### PROBLEM TO SOLVE
Return exactly the listing's lines, from its first line to the line holding "HALF = 142.5", ends included.

### DATA PROVIDED
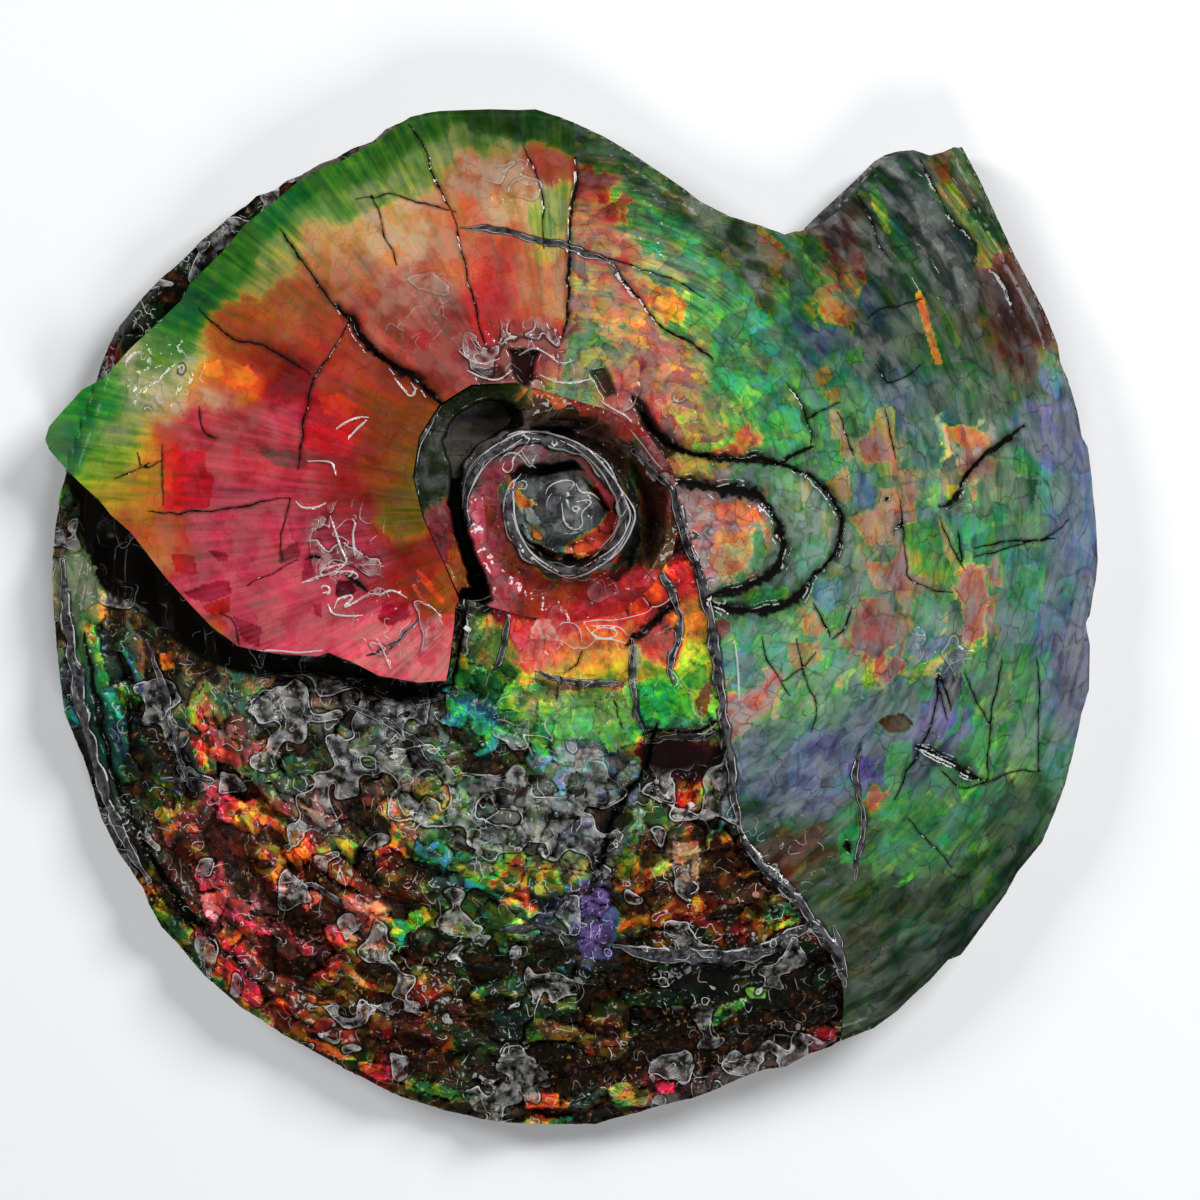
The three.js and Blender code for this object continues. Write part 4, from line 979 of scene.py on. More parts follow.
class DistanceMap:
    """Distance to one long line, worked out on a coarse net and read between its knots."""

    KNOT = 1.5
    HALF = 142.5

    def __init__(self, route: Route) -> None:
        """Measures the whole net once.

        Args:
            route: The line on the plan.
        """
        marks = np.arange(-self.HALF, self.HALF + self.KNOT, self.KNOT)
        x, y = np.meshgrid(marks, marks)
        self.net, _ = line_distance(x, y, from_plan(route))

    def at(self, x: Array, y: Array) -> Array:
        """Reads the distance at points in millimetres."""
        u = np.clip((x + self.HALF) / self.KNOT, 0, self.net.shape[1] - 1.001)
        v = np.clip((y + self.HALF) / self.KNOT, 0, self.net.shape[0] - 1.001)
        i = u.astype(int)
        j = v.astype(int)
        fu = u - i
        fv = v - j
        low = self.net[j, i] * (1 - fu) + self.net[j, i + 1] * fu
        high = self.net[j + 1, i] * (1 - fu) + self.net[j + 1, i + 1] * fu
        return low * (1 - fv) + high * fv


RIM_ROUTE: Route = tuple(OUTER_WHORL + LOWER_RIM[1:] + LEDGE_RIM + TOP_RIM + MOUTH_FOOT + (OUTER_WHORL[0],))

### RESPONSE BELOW
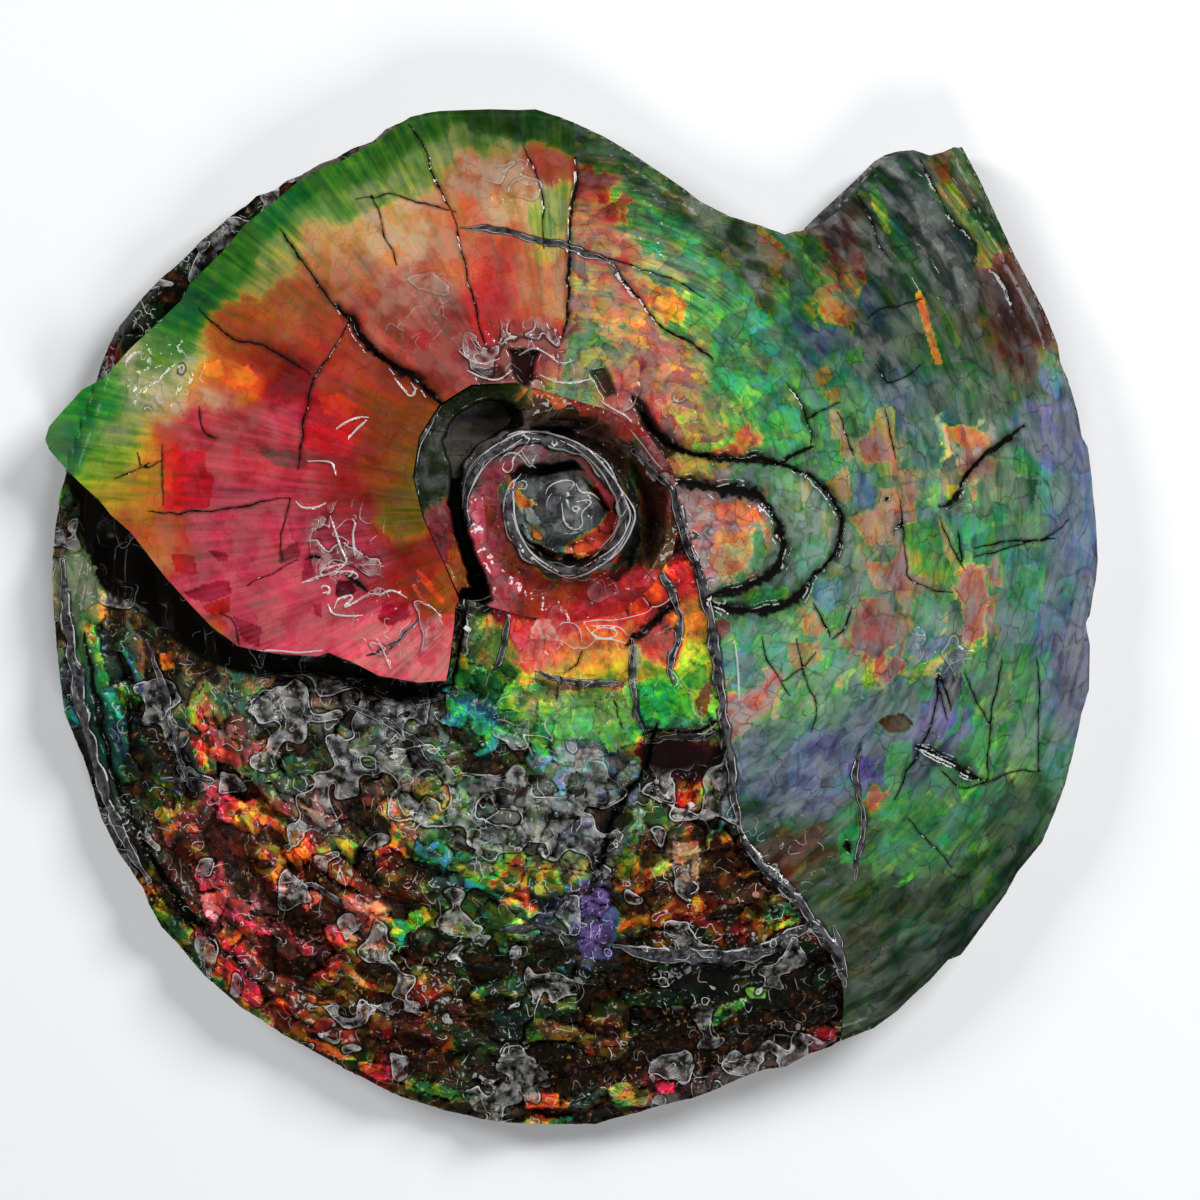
The three.js and Blender code for this object continues. Write part 4, from line 979 of scene.py on. More parts follow.
class DistanceMap:
    """Distance to one long line, worked out on a coarse net and read between its knots."""

    KNOT = 1.5
    HALF = 142.5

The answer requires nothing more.